When thinking of the current era of great singer-songwriters, Courtney Barnett is at the forefront. Her sharp observations are matched by her sharp tongue, yet everyone who comes across her music can relate to her big and little anecdotes and experiences. In many ways, she is the Seinfeld of music – taking the mundane and the routine and making them larger than life. On Tell Me How You Really Feel, Barnett goes wider screen, not necessarily musically but in terms of storytelling. Whereas many of her past songs focused on her own experiences and the little events that defined her, she tackles bigger issues – or, if you will, sees the forest from the trees – with the same poignancy of her past efforts.

Musically, Barnett adopts a more straightforward indie-rock approach, and the influence of Kurt Vile, with whom she released the terrific Lotta Sea Lice, is evident on tracks like the moody but fantastic “Need A Little Time”, “Help Your Self”, and introspective “Walking on Eggshells”. Barnett, though, showcases a whole different side on opener “Hopelessness” and “I’m Not Your Mother, I’m Not Your Bitch”. The songs are darker and edgier than anything she’s released before. More importantly, they are Barnett at her most vulnerable. Whereas she made light of her predicament on “Pedestrian At Best”, hints of self-doubt and even angst echo in her voice. It’s a rare “me-against-the-world” attitude from the artist, yet the songs perfectly reflect the chaos and rising anger of the world.

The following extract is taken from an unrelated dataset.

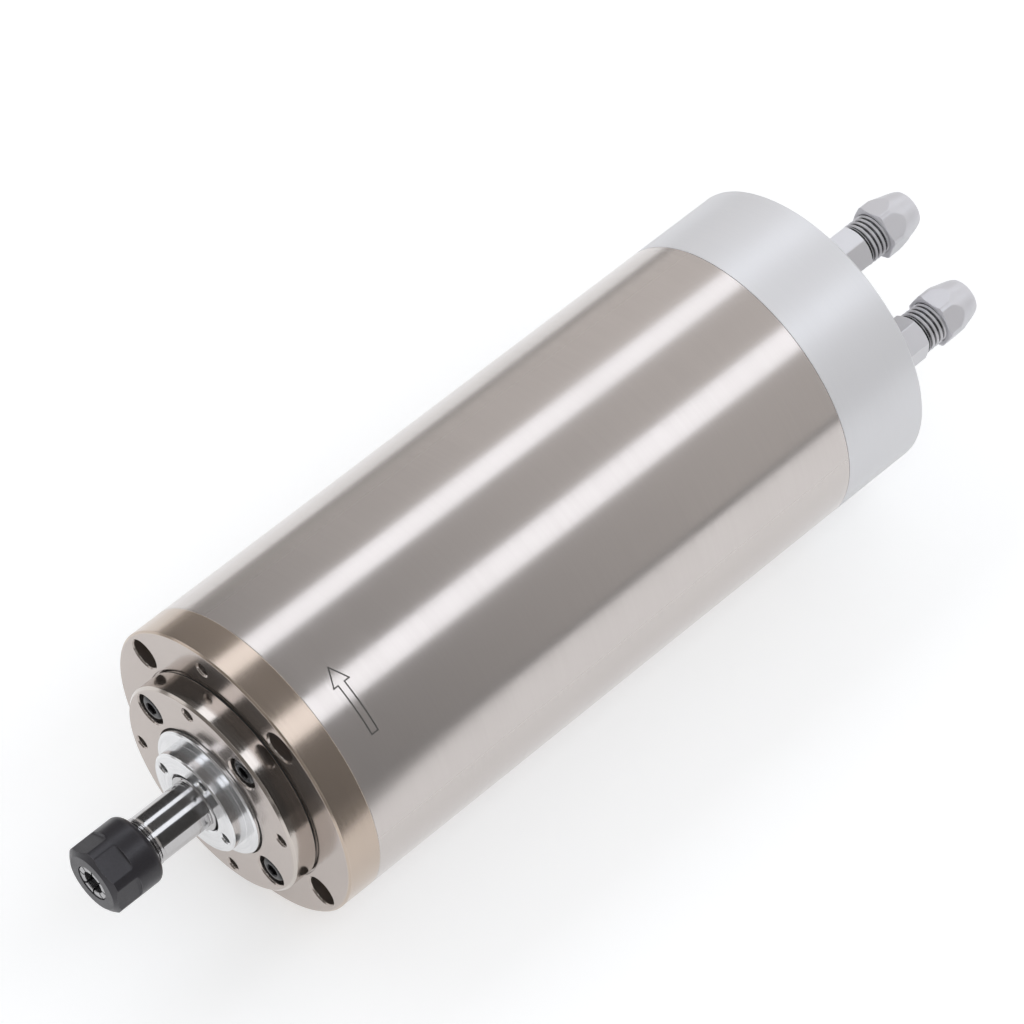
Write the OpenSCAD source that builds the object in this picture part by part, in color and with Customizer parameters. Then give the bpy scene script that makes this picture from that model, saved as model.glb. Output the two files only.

There are some more “typical” Barnett tracks, such as the rocking and immensely poignant “City Looks Pretty” and the tender finale, “Sunday Roast”, where Barnett reminds us that “we’re not alone”. What stands out the most about the record, however, is how Barnett the songwriting is more activist oriented, and “Nameless, Faceless” best demonstrates her transformation. An edgier, more punk-rock vibe is evident on the track, on which Barnett explores fear, anxiety, and isolation. Her lyrics are biting, yet as always hit the mark. The same can be said for Tell Me How You Really Feel, as Barnett has hit the bullseye once again.